What is expected — Quote the data below in full, please, without altering anything.

── Provided material ──

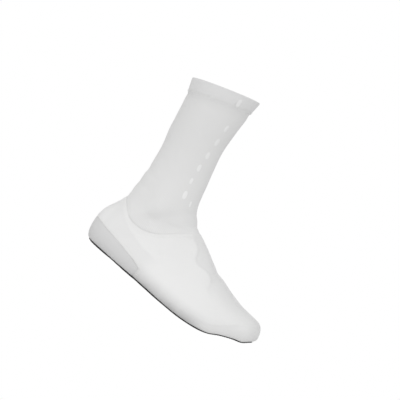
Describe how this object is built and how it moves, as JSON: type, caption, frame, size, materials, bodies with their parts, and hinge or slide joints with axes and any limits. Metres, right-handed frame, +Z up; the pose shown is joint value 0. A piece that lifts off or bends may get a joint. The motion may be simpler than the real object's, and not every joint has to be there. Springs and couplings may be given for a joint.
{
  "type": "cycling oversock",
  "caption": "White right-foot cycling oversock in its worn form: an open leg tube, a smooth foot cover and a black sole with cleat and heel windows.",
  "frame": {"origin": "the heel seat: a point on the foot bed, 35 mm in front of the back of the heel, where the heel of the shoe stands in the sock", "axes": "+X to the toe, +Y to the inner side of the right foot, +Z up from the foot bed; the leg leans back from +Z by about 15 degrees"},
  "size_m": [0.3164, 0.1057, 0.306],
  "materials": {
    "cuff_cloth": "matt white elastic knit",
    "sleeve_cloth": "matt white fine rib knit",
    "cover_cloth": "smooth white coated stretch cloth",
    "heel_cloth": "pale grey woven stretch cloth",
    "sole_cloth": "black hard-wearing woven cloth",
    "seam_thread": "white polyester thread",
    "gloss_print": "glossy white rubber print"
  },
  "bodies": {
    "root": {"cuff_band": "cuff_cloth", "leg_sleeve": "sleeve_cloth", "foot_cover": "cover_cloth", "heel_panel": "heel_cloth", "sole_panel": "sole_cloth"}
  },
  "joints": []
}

───

Solution to the exercise —
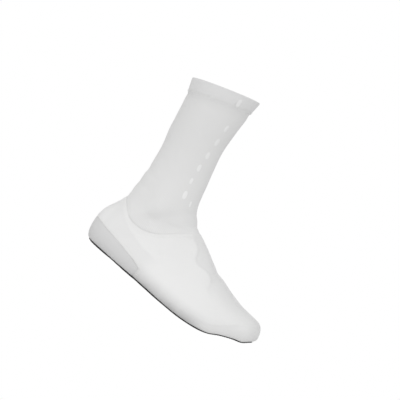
Describe how this object is built and how it moves, as JSON: type, caption, frame, size, materials, bodies with their parts, and hinge or slide joints with axes and any limits. Metres, right-handed frame, +Z up; the pose shown is joint value 0. A piece that lifts off or bends may get a joint. The motion may be simpler than the real object's, and not every joint has to be there. Springs and couplings may be given for a joint.
{
  "type": "cycling oversock",
  "caption": "White right-foot cycling oversock in its worn form: an open leg tube, a smooth foot cover and a black sole with cleat and heel windows.",
  "frame": {"origin": "the heel seat: a point on the foot bed, 35 mm in front of the back of the heel, where the heel of the shoe stands in the sock", "axes": "+X to the toe, +Y to the inner side of the right foot, +Z up from the foot bed; the leg leans back from +Z by about 15 degrees"},
  "size_m": [0.3164, 0.1057, 0.306],
  "materials": {
    "cuff_cloth": "matt white elastic knit",
    "sleeve_cloth": "matt white fine rib knit",
    "cover_cloth": "smooth white coated stretch cloth",
    "heel_cloth": "pale grey woven stretch cloth",
    "sole_cloth": "black hard-wearing woven cloth",
    "seam_thread": "white polyester thread",
    "gloss_print": "glossy white rubber print"
  },
  "bodies": {
    "root": {"cuff_band": "cuff_cloth", "leg_sleeve": "sleeve_cloth", "foot_cover": "cover_cloth", "heel_panel": "heel_cloth", "sole_panel": "sole_cloth"}
  },
  "joints": []
}